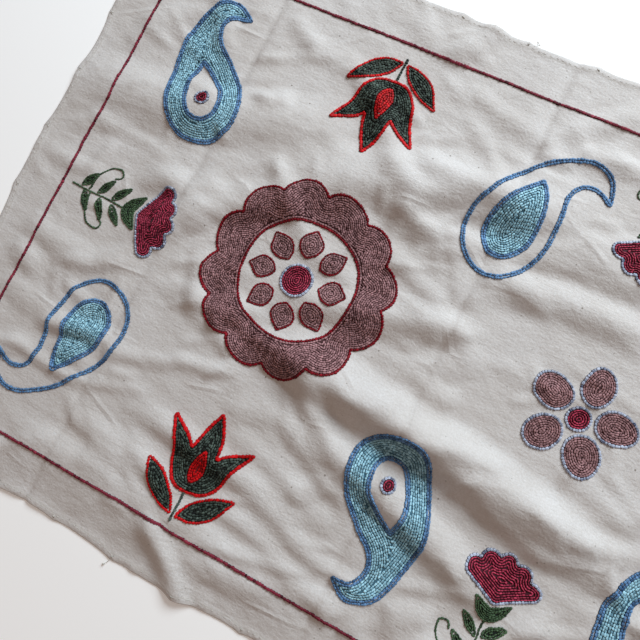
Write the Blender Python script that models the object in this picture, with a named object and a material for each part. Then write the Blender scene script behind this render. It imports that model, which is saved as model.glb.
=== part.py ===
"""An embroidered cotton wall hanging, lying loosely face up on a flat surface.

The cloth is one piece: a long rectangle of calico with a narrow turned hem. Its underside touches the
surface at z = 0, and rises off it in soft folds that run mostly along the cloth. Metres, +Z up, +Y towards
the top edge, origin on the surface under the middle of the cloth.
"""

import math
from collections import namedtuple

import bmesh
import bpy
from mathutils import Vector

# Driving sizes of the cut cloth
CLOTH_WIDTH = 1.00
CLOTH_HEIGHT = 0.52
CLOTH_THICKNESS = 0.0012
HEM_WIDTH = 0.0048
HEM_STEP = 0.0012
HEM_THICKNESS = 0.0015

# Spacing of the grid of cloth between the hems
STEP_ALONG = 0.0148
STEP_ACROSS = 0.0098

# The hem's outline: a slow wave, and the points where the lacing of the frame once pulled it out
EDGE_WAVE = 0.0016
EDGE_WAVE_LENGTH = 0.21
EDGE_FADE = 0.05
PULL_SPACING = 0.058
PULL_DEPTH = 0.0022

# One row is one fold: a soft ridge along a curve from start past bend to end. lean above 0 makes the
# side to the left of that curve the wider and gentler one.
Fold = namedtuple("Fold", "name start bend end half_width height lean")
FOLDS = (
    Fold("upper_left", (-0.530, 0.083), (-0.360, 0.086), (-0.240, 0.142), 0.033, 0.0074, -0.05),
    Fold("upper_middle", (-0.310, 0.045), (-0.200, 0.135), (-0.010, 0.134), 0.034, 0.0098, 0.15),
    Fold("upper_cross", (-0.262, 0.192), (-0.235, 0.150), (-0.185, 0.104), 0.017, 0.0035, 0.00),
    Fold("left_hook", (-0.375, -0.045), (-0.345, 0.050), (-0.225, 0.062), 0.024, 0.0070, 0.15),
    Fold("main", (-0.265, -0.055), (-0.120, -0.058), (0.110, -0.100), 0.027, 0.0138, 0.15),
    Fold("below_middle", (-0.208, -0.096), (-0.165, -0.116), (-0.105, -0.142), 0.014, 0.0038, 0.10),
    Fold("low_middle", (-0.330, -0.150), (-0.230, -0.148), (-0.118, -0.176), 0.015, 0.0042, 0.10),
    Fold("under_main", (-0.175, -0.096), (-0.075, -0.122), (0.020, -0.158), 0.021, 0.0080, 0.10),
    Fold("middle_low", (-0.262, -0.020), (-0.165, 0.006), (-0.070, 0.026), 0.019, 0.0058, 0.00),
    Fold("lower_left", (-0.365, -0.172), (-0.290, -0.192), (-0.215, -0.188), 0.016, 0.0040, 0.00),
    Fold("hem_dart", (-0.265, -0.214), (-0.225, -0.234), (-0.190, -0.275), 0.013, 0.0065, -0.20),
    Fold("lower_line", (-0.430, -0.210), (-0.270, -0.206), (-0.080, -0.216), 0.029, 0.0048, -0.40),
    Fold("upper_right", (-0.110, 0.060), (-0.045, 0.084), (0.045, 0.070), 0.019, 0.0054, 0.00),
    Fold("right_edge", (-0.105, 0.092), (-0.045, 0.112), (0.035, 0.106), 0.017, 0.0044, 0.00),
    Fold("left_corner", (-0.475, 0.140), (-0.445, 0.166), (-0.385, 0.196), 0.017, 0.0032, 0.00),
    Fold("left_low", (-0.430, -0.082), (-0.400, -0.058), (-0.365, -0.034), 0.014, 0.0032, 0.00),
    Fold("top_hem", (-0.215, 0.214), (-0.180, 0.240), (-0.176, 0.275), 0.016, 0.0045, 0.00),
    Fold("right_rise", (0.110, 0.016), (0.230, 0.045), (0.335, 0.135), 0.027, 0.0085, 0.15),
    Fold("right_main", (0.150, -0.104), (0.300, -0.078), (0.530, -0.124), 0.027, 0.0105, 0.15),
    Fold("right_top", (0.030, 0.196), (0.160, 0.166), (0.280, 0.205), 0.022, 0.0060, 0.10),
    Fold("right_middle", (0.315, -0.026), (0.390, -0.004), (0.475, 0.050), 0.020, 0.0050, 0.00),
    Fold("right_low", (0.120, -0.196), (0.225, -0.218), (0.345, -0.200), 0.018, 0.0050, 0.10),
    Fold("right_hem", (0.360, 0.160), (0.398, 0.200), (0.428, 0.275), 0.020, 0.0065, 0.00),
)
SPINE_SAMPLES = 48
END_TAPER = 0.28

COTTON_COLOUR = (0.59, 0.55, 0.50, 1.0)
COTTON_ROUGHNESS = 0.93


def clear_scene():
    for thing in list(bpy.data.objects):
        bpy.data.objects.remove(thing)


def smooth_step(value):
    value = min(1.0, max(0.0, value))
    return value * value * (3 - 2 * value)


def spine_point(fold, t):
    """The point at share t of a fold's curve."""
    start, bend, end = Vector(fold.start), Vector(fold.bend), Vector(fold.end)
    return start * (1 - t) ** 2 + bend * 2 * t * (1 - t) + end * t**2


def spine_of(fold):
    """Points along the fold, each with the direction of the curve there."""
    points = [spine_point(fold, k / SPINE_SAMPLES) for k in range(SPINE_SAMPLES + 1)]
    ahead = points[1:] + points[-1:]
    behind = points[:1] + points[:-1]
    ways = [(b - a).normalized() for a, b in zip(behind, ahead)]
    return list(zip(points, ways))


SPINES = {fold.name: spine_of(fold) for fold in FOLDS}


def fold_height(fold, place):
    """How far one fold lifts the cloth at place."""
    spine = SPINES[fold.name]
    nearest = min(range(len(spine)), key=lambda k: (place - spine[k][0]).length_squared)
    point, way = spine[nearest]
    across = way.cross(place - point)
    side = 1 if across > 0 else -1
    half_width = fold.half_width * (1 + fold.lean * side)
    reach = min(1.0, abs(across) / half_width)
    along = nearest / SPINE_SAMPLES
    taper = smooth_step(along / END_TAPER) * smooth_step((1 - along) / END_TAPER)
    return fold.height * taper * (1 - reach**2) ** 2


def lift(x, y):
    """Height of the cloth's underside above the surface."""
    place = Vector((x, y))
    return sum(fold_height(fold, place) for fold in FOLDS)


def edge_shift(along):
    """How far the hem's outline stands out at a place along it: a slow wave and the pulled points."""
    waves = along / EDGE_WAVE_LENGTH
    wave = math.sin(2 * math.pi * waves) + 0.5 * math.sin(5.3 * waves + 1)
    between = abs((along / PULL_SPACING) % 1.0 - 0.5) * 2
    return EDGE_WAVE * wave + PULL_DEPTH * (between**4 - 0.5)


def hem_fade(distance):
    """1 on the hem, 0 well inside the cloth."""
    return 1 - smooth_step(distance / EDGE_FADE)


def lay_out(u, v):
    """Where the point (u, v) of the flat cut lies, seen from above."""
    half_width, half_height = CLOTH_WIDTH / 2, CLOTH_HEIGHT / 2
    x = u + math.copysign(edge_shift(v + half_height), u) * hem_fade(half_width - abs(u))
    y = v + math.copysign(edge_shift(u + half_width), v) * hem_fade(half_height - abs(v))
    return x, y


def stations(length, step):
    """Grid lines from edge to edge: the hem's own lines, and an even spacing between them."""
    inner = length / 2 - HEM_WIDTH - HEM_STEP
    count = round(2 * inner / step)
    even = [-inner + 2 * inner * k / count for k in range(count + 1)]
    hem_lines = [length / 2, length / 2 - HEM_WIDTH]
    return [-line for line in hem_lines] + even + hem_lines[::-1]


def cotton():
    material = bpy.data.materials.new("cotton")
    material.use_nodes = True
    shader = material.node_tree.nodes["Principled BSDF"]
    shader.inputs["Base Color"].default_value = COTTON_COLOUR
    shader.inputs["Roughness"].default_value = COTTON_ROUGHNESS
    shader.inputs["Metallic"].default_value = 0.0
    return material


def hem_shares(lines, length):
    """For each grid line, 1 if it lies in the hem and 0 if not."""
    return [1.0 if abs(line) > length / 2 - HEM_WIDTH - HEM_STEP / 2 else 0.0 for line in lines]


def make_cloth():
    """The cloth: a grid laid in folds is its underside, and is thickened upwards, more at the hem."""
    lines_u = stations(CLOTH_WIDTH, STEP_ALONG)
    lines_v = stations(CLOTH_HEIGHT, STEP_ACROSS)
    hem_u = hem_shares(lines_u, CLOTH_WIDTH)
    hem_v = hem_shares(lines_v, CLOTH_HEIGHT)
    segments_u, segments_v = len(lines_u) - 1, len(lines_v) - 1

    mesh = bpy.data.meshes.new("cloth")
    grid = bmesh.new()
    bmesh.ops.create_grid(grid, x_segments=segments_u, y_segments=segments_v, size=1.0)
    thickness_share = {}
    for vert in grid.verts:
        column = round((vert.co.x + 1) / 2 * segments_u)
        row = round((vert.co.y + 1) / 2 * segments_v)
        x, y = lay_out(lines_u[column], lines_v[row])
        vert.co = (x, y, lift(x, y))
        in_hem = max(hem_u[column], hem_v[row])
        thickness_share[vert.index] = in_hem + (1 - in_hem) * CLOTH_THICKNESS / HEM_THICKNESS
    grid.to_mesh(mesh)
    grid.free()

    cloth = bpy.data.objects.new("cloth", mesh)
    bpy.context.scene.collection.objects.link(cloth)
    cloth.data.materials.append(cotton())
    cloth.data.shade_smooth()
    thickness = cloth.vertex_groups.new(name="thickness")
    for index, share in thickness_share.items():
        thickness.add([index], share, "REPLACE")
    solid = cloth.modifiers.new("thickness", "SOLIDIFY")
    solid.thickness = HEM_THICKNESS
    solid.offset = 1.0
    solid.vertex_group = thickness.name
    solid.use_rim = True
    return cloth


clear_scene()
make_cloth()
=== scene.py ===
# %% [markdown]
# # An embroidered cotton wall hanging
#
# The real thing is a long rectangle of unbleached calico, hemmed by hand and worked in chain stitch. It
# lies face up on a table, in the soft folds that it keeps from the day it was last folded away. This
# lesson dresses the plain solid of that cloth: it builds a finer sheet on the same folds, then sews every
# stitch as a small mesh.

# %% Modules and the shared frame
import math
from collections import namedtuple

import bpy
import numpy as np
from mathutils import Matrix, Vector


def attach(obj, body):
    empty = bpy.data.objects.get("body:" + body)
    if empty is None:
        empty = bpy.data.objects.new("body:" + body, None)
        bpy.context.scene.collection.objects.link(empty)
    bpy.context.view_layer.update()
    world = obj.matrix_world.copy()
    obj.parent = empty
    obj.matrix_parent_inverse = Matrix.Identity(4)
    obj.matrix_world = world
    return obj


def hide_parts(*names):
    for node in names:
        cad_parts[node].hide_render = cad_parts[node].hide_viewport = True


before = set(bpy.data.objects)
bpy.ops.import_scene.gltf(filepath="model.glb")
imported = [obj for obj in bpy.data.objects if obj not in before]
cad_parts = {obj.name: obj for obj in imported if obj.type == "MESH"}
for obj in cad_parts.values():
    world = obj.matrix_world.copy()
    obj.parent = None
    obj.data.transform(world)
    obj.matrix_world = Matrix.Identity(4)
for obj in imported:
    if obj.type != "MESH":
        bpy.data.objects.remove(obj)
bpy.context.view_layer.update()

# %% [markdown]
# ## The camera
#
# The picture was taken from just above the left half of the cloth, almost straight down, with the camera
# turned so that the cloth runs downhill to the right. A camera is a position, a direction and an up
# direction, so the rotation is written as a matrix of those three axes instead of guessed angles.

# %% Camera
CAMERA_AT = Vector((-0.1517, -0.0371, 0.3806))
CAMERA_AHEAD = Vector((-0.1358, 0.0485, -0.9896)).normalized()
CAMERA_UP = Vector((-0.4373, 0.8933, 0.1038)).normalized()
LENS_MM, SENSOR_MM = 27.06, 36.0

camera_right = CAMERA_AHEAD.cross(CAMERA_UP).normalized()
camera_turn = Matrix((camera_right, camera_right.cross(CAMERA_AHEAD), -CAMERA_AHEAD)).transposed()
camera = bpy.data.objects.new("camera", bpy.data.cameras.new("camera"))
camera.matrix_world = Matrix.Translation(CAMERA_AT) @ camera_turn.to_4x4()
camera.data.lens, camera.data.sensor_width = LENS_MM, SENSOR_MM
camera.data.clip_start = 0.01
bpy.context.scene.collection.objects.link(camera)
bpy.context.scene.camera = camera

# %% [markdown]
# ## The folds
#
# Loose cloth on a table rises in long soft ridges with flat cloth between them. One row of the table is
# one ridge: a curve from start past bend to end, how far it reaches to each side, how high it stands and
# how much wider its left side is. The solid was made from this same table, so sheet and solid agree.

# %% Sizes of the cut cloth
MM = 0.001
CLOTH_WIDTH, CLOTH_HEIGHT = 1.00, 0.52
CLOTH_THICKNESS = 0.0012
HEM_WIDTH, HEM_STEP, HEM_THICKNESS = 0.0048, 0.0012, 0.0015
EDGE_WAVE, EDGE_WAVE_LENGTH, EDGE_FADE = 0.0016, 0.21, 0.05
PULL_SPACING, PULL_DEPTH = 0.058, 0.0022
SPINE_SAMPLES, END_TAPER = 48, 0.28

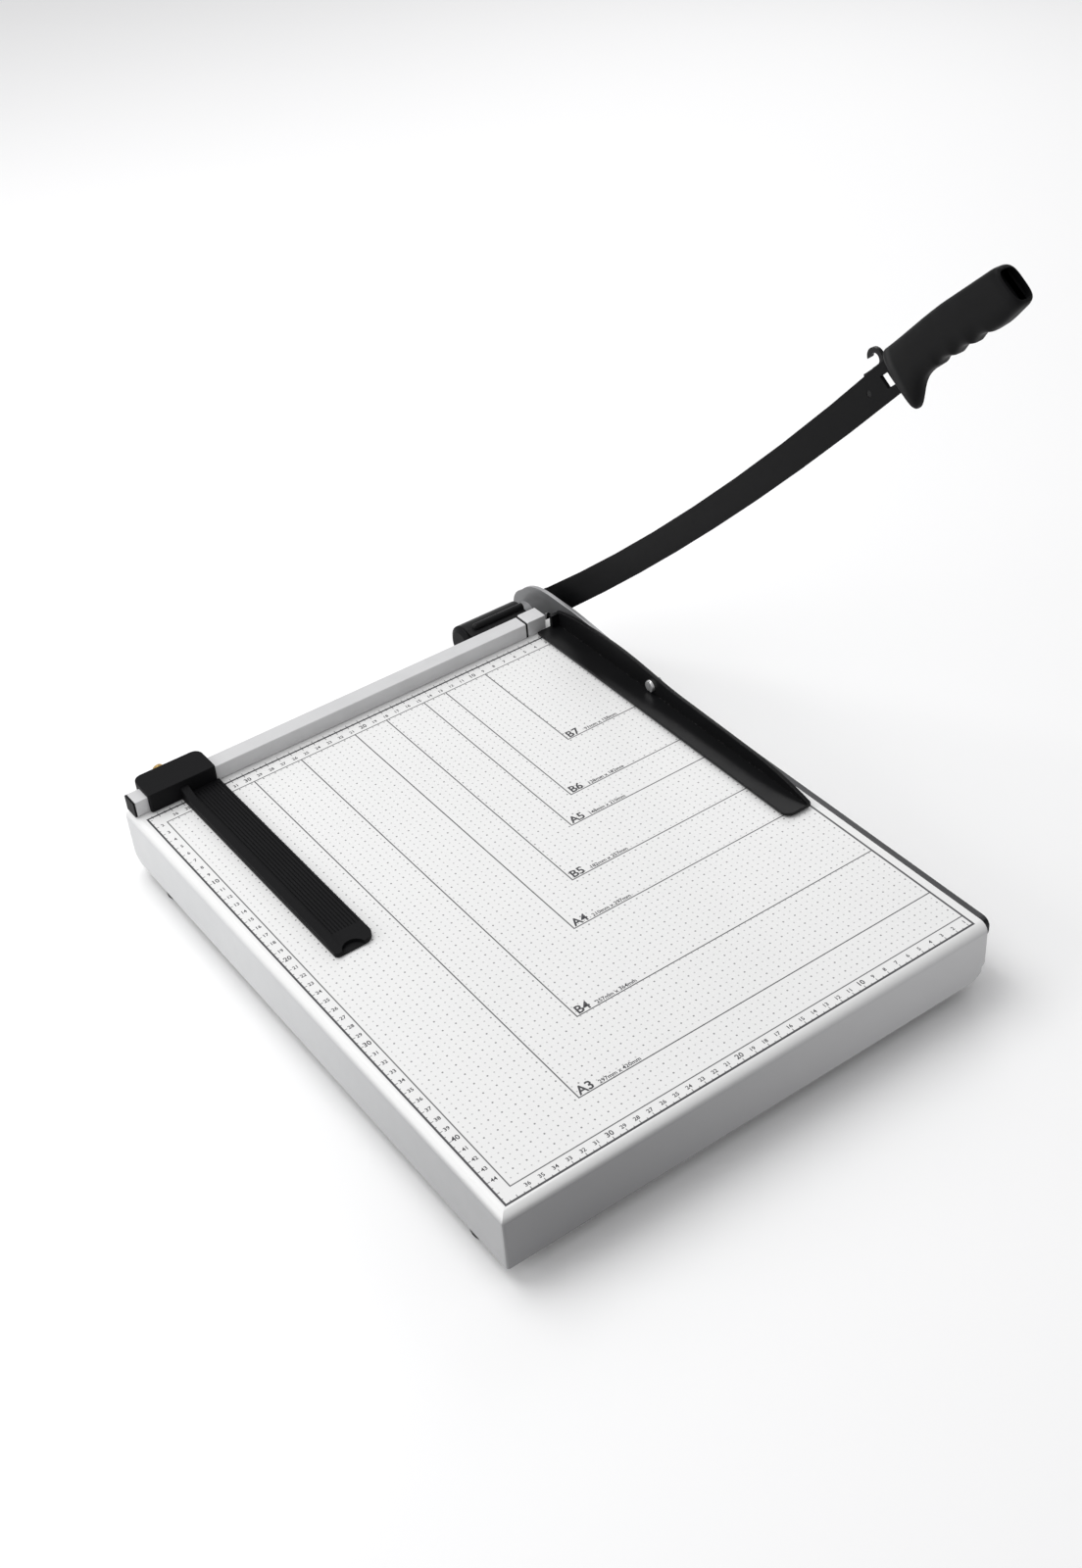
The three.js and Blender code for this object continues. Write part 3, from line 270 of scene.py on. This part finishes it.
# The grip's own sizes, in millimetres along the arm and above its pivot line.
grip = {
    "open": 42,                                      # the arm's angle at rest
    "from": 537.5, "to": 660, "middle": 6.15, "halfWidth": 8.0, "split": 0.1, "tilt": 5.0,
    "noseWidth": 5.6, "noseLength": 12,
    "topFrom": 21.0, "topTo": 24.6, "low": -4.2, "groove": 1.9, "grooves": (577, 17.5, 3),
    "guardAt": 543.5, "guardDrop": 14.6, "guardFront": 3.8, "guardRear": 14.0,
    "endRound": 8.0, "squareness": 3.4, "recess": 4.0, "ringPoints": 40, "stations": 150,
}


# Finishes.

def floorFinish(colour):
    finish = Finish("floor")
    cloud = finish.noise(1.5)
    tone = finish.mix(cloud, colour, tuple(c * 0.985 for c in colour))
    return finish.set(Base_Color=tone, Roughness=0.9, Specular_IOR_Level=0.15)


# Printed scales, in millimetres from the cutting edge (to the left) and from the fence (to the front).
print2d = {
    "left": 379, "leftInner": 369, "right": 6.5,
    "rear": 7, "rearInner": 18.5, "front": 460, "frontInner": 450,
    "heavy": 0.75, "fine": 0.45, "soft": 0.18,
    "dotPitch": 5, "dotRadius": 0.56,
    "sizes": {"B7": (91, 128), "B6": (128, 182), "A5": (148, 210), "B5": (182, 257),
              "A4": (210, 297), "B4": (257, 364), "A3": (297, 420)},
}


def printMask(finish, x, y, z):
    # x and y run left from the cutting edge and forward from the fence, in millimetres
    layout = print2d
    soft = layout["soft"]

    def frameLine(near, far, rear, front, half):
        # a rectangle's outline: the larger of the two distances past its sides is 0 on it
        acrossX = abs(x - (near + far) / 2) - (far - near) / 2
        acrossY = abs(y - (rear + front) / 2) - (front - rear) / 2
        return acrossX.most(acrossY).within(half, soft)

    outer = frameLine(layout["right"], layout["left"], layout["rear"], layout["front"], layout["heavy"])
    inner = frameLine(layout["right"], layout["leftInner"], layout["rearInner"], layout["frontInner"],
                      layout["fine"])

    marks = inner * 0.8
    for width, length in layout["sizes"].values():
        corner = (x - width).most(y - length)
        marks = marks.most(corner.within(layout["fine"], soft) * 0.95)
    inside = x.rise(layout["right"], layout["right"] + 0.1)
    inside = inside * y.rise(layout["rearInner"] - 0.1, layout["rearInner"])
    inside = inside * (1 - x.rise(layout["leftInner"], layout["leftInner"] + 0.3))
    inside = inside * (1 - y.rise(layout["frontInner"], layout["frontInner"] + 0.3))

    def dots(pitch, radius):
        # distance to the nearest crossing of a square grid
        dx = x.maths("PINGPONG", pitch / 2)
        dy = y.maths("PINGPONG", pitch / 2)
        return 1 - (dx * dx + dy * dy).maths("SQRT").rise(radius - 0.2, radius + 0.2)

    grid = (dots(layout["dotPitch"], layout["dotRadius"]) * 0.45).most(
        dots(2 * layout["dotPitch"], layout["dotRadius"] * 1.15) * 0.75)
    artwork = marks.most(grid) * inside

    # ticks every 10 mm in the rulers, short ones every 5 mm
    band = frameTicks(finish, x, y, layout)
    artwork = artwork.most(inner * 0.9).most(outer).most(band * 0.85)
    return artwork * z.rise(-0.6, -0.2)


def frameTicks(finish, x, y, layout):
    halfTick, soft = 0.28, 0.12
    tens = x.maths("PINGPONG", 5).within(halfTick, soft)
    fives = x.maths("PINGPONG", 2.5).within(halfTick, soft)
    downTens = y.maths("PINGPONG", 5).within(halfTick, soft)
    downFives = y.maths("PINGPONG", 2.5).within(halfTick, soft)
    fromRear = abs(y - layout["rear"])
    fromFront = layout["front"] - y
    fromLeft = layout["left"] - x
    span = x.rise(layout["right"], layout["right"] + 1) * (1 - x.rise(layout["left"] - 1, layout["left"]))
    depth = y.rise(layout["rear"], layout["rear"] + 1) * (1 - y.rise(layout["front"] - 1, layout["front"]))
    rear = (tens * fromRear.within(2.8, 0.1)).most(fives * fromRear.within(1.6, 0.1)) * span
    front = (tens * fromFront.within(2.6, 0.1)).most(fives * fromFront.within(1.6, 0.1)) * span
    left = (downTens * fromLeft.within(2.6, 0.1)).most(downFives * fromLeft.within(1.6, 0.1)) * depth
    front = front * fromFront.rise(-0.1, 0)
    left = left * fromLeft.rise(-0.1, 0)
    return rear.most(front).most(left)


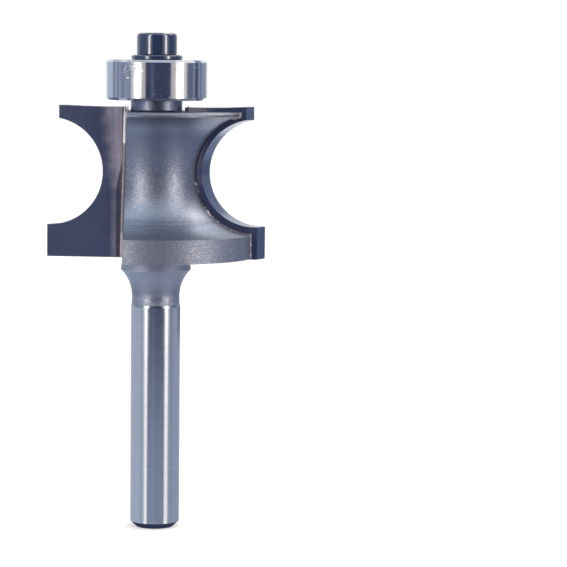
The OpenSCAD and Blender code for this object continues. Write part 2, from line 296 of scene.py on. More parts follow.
---+---
▸ THE REQUEST
Above are the entries; repeat their lines exactly, from the first through the one that contains "HEM_THICKNESS = 0.0015".

▸ EXERCISE RESULT
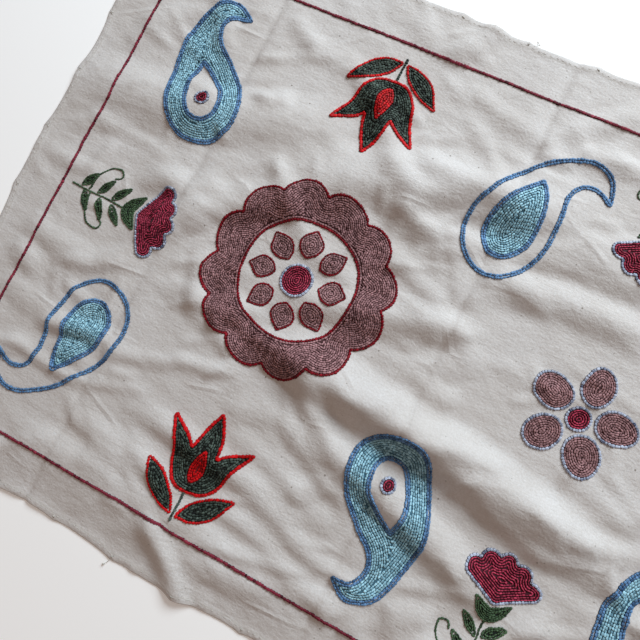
Write the Blender Python script that models the object in this picture, with a named object and a material for each part. Then write the Blender scene script behind this render. It imports that model, which is saved as model.glb.
=== part.py ===
"""An embroidered cotton wall hanging, lying loosely face up on a flat surface.

The cloth is one piece: a long rectangle of calico with a narrow turned hem. Its underside touches the
surface at z = 0, and rises off it in soft folds that run mostly along the cloth. Metres, +Z up, +Y towards
the top edge, origin on the surface under the middle of the cloth.
"""

import math
from collections import namedtuple

import bmesh
import bpy
from mathutils import Vector

# Driving sizes of the cut cloth
CLOTH_WIDTH = 1.00
CLOTH_HEIGHT = 0.52
CLOTH_THICKNESS = 0.0012
HEM_WIDTH = 0.0048
HEM_STEP = 0.0012
HEM_THICKNESS = 0.0015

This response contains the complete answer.